Does the franchisor have steady growth?
Does the franchisor have a growth plan?
Does the franchisor make most of its income from the sale of franchises or from
continuing royalties?
Does the franchisor devote sufficient funds to support its franchise system?
Additional Sources of Information
Before you invest in a franchise system, investigate the franchisor thoroughly.
In addition to reading the company's disclosure document and speaking with current
and former franchisees, you should speak with the following:
Lawyer and Accountant
Investing in a franchise is costly. An accountant can help you understand the
company's financial statements, develop a business plan, and assess any earnings
projections and the assumptions upon which they are based. An accountant can help
you pick a franchise system that is best suited to your investment resources and
your goals.
Franchise contracts are usually long and complex. A contract problem that arises
after you have signed the contract may be impossible or very expensive to fix.
A lawyer will help you to understand your obligations under the contract, so you
will not be surprised later. Choose a lawyer who is experienced in franchise matters.
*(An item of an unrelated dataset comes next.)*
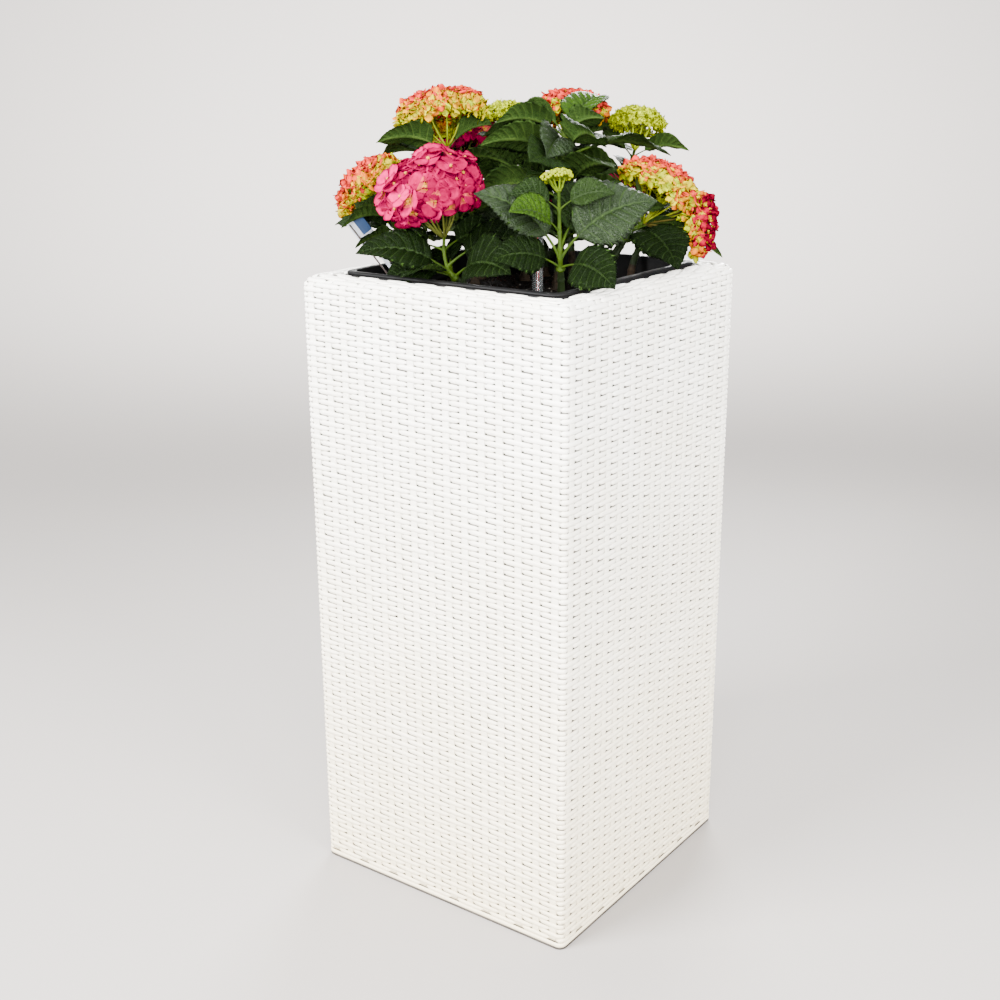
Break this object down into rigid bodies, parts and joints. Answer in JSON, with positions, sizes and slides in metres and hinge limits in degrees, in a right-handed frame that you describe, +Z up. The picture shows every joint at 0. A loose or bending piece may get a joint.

It is best to rely upon your own lawyer or accountact, rather than those of the
franchisor.
Banks and Other
Financial Institutions
These organizations may provide an unbiased view of the franchise
opportunity you are considering. Your banker should be able to get a Dun and Bradstreet
report or similar reports on the franchisor.
Better Business Bureau
Check with the local Better Business Bureau (BBB) in the cities where the franchisor
has its headquarters. Ask if any consumers have complained about the company's
products, services, or personnel.
Government Departments
Several states regulate the sale of franchises. Check with your state Division
of Securities or Office of Attorney General for more information about your rights
as a franchise owner in your state.
Federal Trade Commission (FTC)
The FTC publishes other information that may be of interest to
you, including business guides like Getting Business Credit and Buying by Phone.